В Буйнакске была довольно хорошая библиотека при бывшей женской гимназии; у Веры Ивановны Лобасовой, заведовавшей этой библиотекой, Эффенди часто берет книги. Дня ему мало — он постоянно засиживается за чтением до рассвета.
— Эй, Мансур, почему ты позволяешь сыну жечь по ночам огонь? — говорили отцу соседи.
Читал он гораздо больше своих сверстников. Книги все вытесняли и все заменяли. Они были реальнее, влиятельнее всего, что его окружало.
«Из всего материального, из всех физических тел книга — предмет, внушающий человеку наибольшее доверие, — утверждает поэт. — Книга, утвержденная на читательском пюпитре, уподобляется холсту, натянутому на подрамник».
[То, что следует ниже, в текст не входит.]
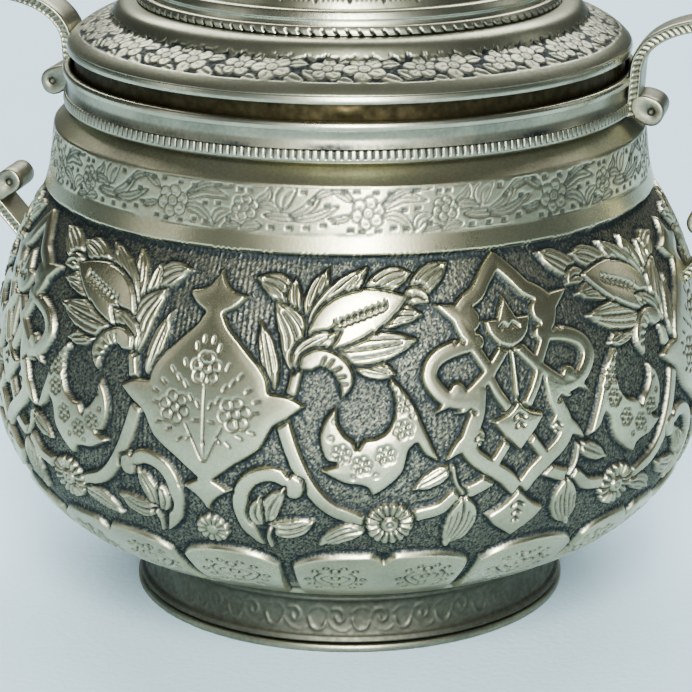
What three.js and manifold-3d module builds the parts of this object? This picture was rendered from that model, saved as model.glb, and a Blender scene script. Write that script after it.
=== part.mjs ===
// A lidded silver sugar bowl: a raised bowl on a foot ring, a neck that takes the lid's bezel,
// two ear handles soldered to neck and belly, and a lid with a screwed-on finial.
// Millimetres, +Z up. The origin is the centre of the flat ring that the foot stands on.
import * as THREE from "three";
import { mergeVertices } from "three/addons/utils/BufferGeometryUtils.js";
import Module from "manifold-3d";

const wasm = await Module();
wasm.setup();

// ---------- driving dimensions ----------

const GAP = 0.3; // room for solder between joined pieces, and for a loose seat
const SIDES = 48; // facets round the bowl, foot and lid
const SMALL_SIDES = 18; // facets round the finial and its fittings
const CURVE_STEPS = 7; // points along each curved stretch of a profile
const WIRE_STEPS = 4; // facets across the round side of a wire
const WIRE_FLAT = 0.35; // part of a half-round wire's width that is straight before it rounds over

// Foot
const FOOT_RADIUS = 34.0;
const FOOT_HEIGHT = 10.3;
const FOOT_WALL = 1.2;
const FOOT_WAIST = 0.9; // how far the wall pulls in between its two flares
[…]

Мальчик склонялся над столом, страницы книги словно притягивали его. Каждое слово обрастало множеством оттенков; среди них были и фантастические, порожденные его еще не укоренившимся, слишком «молодым» знанием языка, но наслаждаться чтением это ему не мешало. Он был творцом, соучастником. В довершение всего у него появилась привычка читать с карандашом в руках. Он подчеркивал и не совсем ясные места, и те, что приводили его в особенный восторг. Книга была у него, действительно, «на подрамнике», в работе.